Actually, we didn't all get different answers

:smile: I'm sorry, that came out wrong. I didn't mean from each other; I meant y'all got different answers from me. Which led me to question my own.
 
  • #15
haruspex said:
I agree up to there, but then I think you went wrong.
The above gives Y = X(1 + 2√3/3)
This gives me Y=~1.96X.
 
  • #16
oay said:
Also, am I the only one wondering what the BIB in the following means?Your diagram suggests that it extends by exactly X.

And Y can be calculated precisely in terms of X, no matter how much the diagonal extends - there is no concept of "shortest" in this situation really, is there?

This is where it gets tricky.

This is a physical object. The entire device is made of 32 identical telescoping rods. X and Y are the same rod. Because they can telescope, the diagonals can stretch. The shape is not rigid. The outer cube could expand and distort without the inner cube expanding.

All this is incidental to you. The point is that what I am ultimately attempting to do is calculate by how much the rod must be able to telescope to be both X and Y. If the rods were designed such that they could expand arbitrarily long, then the cubes could expand and/or distort arbitrarily. But to make the shape in the diagram, there is a minimum amount.
 
  • #17
DaveC426913 said:
This gives me Y=~1.96X.
No, more like 2.15X.
 
  • #18
haruspex said:
No, more like 2.15X.

Ah. Right. It's root 3. I did cube root.That's excellent.
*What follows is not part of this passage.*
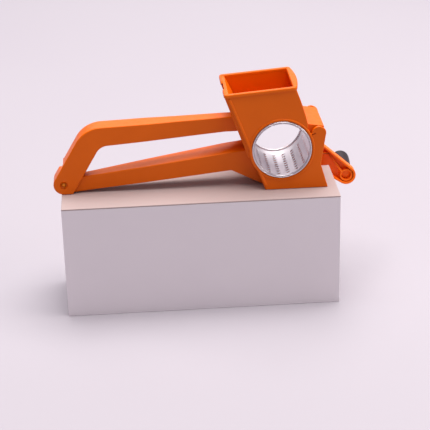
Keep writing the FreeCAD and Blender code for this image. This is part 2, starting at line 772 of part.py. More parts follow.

That means all my work to make 3X telescoping rods is not necessary.
 
  • #19
OK, I've built a static prototype out of wooden skewers and hot glue.

With X=2.2" in my prototype, I measure Y= at 4.7". That's accounting for the non-zero diameter of the sticks.

So my empirical ratio is 2.14.

haruspex wins! (And honourable mention to chiro for his derivation.)And that means that the device can be constructed using 24 identical rods that can telescope by a factor of at least 2.15. That's way better than the 3+ I had originally calculated! (Do you know how difficult it is to construct a rod that can telescope to 3x its own length?)